Alignment means that people:

  • Share an understanding of priorities and trade-offs
  • Commit to decisions, not just acknowledge them
  • Apply the same judgment when conditions change
  • Defend decisions even when they are uncomfortable

This kind of alignment depends on trust, shared meaning, and social commitment. It is shaped through dialogue, experience, and reflection, not just through clarity of information.

AI can help structure that process.
It cannot complete it on its own.

That is why learning systems that look aligned on paper often fragment under pressure.


Why business acumen changes the equation

Business acumen is a special kind of capability.

It is not tied to a specific role, tool, or process.
It is a shared understanding of how the business creates value.

When people across functions understand:

  • How decisions affect profit, cash, and capital
  • How local optimization undermines overall performance
  • How trade-offs play out over time

They make better decisions even when circumstances change.

This is why business simulations can be highly effective even as one-off learning interventions.

A well-designed, facilitated simulation can:

  • Create a shared mental model of the business
  • Align language around value and trade-offs
  • Surface hidden assumptions
  • Reset how everyday decisions are interpreted

The impact is not in repetition.
It is in the shift in understanding.

That shift continues to influence behavior long after the event itself.


The new learning design logic

In an AI-accelerated world, effective learning systems follow a different logic.

They are designed to:

  • Expose people to realistic decisions
  • Make trade-offs visible
  • Surface assumptions
  • Create shared reflection
  • Align judgment across the organization

This is why simulation-based learning plays such a central role.

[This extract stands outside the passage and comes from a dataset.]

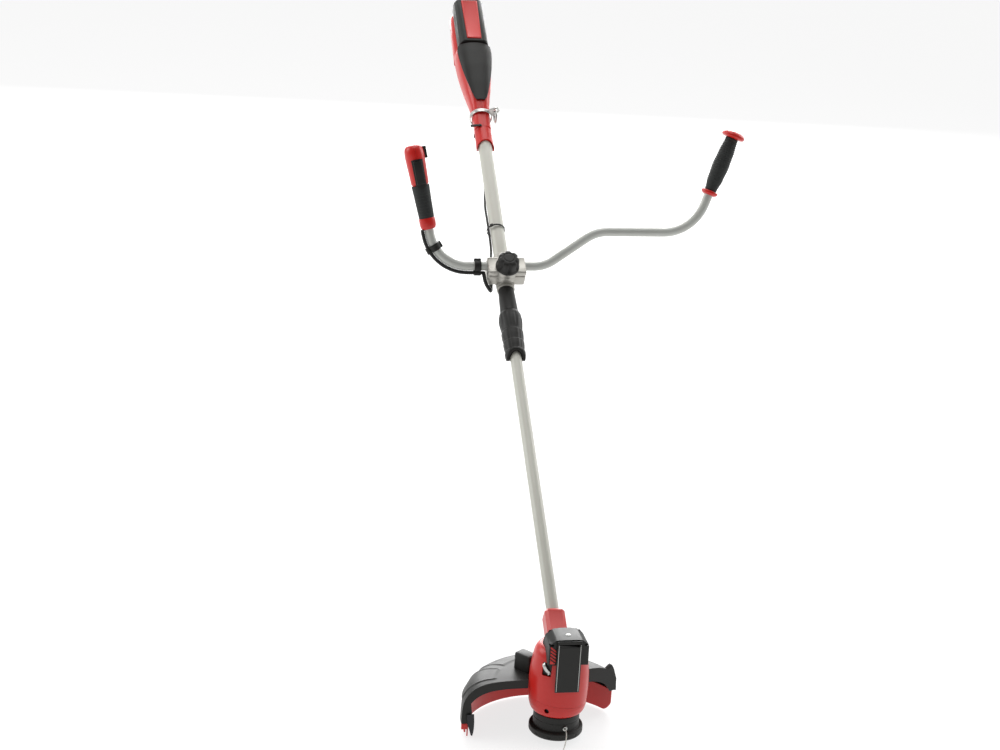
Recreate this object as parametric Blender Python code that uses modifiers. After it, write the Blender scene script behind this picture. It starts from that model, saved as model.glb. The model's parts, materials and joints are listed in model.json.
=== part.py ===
"""Cordless brush cutter: motor head, guard, split shaft, bull-horn handlebar and rear battery unit.

The frame's origin is the harness eye. +Z is up, -Y is the side of the cutting head, +X is the side of
the plain grip. Three helper frames carry the pieces:
head frame   spool axis along Z, its zero at the underside of the spool flange
shaft frame  zero at the mouth of the tube socket, Z up the shaft, -Y towards its upper side
bar frame    zero on the handlebar's tilt axis, Z up in the plane of the bar
"""

from math import cos, pi, radians, sin, tan

import bmesh
import bpy
from mathutils import Matrix, Vector

MM = 0.001
GAP = 0.3 * MM

# Driving dimensions
SHAFT_ANGLE = radians(33)
SOCKET_MOUTH = (0, 91 * MM, 188 * MM)
LOWER_TUBE_R, UPPER_TUBE_R, BAR_R = 11 * MM, 14 * MM, 9 * MM
TUBE_WALL = 1.5 * MM

NUT_FROM, NUT_TO = 539 * MM, 651 * MM
SLEEVE_TO = 708 * MM
BOLT_T, BAR_T, BAR_N = 735.5 * MM, 749 * MM, 26 * MM
TIE_T = 863 * MM
COLLAR_FROM, COLLAR_TO = 1076 * MM, 1130 * MM
GLAND_T = 1142 * MM
HARNESS_T = 1170 * MM
BED_FROM, REAR_END = 1346 * MM, 1474 * MM

BAR_LEAN = radians(12)
HANDLE_LEAN = radians(12)
GRIP_LEAN = radians(21.8)
HANDLE_BASE = (-150 * MM, 70 * MM)
GRIP_BASE = (398 * MM, 141 * MM)

FLANGE_R, NECK_R, HEAD_R = 46.3 * MM, 39.5 * MM, 51 * MM
NECK_TOP, RING_TOP = 41 * MM, 65 * MM
GUARD_CENTRE_X, GUARD_R = -14 * MM, 150 * MM
GUARD_FROM, GUARD_TO = radians(27), radians(180)
LINE_R = 1.0 * MM
EYELET_Z, EYELET_AT = 21 * MM, radians(-79)
CABLE_R, CABLE_CORE_R = 3.7 * MM, 2.25 * MM

LEFT, RIGHT = -1, 1


def clear_scene():
    for thing in list(bpy.data.objects):
        bpy.data.objects.remove(thing)


def new_collection(name):
    made = bpy.data.collections.new(name)
    bpy.context.scene.collection.children.link(made)
    return made


clear_scene()
PARTS = new_collection("brush_cutter")
CUTTERS = new_collection("cutters")


def finish(name, colour, roughness, metallic=0.0):
    made = bpy.data.materials.new(name)
    made.use_nodes = True
    shader = made.node_tree.nodes["Principled BSDF"]
    shader.inputs["Base Color"].default_value = (*colour, 1)
    shader.inputs["Roughness"].default_value = roughness
    shader.inputs["Metallic"].default_value = metallic
    return made


TUBE_GREY = finish("painted_tube", (0.56, 0.56, 0.50), 0.4, 0.3)
BAR_GREY = finish("bar_tube", (0.42, 0.43, 0.40), 0.4, 0.4)
CAST = finish("cast_aluminium", (0.72, 0.72, 0.70), 0.45, 0.9)
RED = finish("red_plastic", (0.55, 0.02, 0.02), 0.35)
BLACK = finish("black_plastic", (0.025, 0.025, 0.025), 0.5)
SOFT = finish("soft_grip_rubber", (0.04, 0.045, 0.045), 0.75)
STEEL = finish("steel", (0.6, 0.6, 0.6), 0.3, 1.0)
COPPER = finish("copper_winding", (0.7, 0.3, 0.12), 0.4, 1.0)
BOARD = finish("circuit_board", (0.03, 0.22, 0.06), 0.5)
LINE = finish("cutting_line", (0.85, 0.85, 0.82), 0.4)


# Frames and placing


def frame(name, parent=None, location=(0, 0, 0), rotation=(0, 0, 0)):
    """An empty that carries pieces; a joint's axis runs through its origin."""
    made = bpy.data.objects.new(name, None)
    PARTS.objects.link(made)
    made.parent = parent
    made.location, made.rotation_euler = location, rotation
    return made


def place(made, name, parent, location=(0, 0, 0), rotation=(0, 0, 0)):
    made.name = name
    made.parent = parent
    made.location, made.rotation_euler = location, rotation
    return made


def piece(made, name, material, parent, location=(0, 0, 0), rotation=(0, 0, 0)):
    """One sub-part: its own object, with its own material."""
    PARTS.objects.link(made)
    made.data.materials.append(material)
    return place(made, name, parent, location, rotation)


def tool(made, name, parent, location=(0, 0, 0), rotation=(0, 0, 0)):
    """A body that only cuts a sub-part or is joined to one."""
    CUTTERS.objects.link(made)
    made.hide_render = True
    made.display_type = "WIRE"
    return place(made, name, parent, location, rotation)


def combine(made, other, operation="DIFFERENCE"):
    step = made.modifiers.new(operation.title(), "BOOLEAN")
    step.operation, step.solver, step.object = operation, "EXACT", other
    return made


# Shapes


def from_bmesh(shape, smooth=True):
    mesh = bpy.data.meshes.new("shape")
    bmesh.ops.recalc_face_normals(shape, faces=shape.faces)
    shape.to_mesh(mesh)
    shape.free()
    if smooth:
        mesh.shade_smooth()
        mesh.set_sharp_from_angle(angle=radians(35))
    return bpy.data.objects.new("shape", mesh)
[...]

Not because it is engaging or modern, but because it mirrors how capability is actually formed.

Learning that scales capability is built deliberately, not delivered reactively.


Content, experience, and facilitation as a system

Content still matters.
But its role has changed.

  • Content creates shared language
  • Experience builds judgment
  • Facilitation aligns understanding

Remove any one of these:

  • Content without experience stays theoretical
  • Experience without facilitation becomes inconsistent
  • Facilitation without experience has nothing to work with

High-performing learning systems treat these elements as a coherent whole, not as competing approaches.


What to design for, not just what to deliver

For L&D leaders, this shift requires a change in design focus.

Instead of asking:

  • “What programs should we roll out?”

More useful questions are:

  • “What decisions do we want people to get better at?”
  • “Where does misalignment hurt us most?”
  • “What trade-offs do people consistently struggle with?”

Learning designed around decisions, not topics, scales far better in complex and fast-moving environments.


The role of facilitation in the system

Facilitation is often treated as an add-on.
In reality, it is a structural component.

Facilitation ensures that:

  • Learning does not fragment
  • Insights become shared
  • Judgment becomes transferable
  • Capability aligns with organizational intent

As AI increasingly supports procedural aspects of learning, facilitation becomes more valuable, not less. It is the mechanism that keeps learning human where it matters.


What this means in practice for L&D leaders

Designing learning for an AI-accelerated organization does not require chasing every new tool.

It requires clarity.

Specifically:

  • Be explicit about the capabilities you are trying to build
  • Use simulations and experiential learning where judgment matters
  • Invest in facilitation as a strategic capability
  • Treat learning as infrastructure, not events

This is not about doing more.
It is about designing more deliberately.


Closing the loop

AI will continue to evolve.
Execution will continue to accelerate.

The organizations that perform best will not be the ones with the most content or the most tools. They will be the ones that develop judgment, alignment, and shared understanding faster than complexity grows.

That is what capability looks like now.

And it is what learning must be designed to support.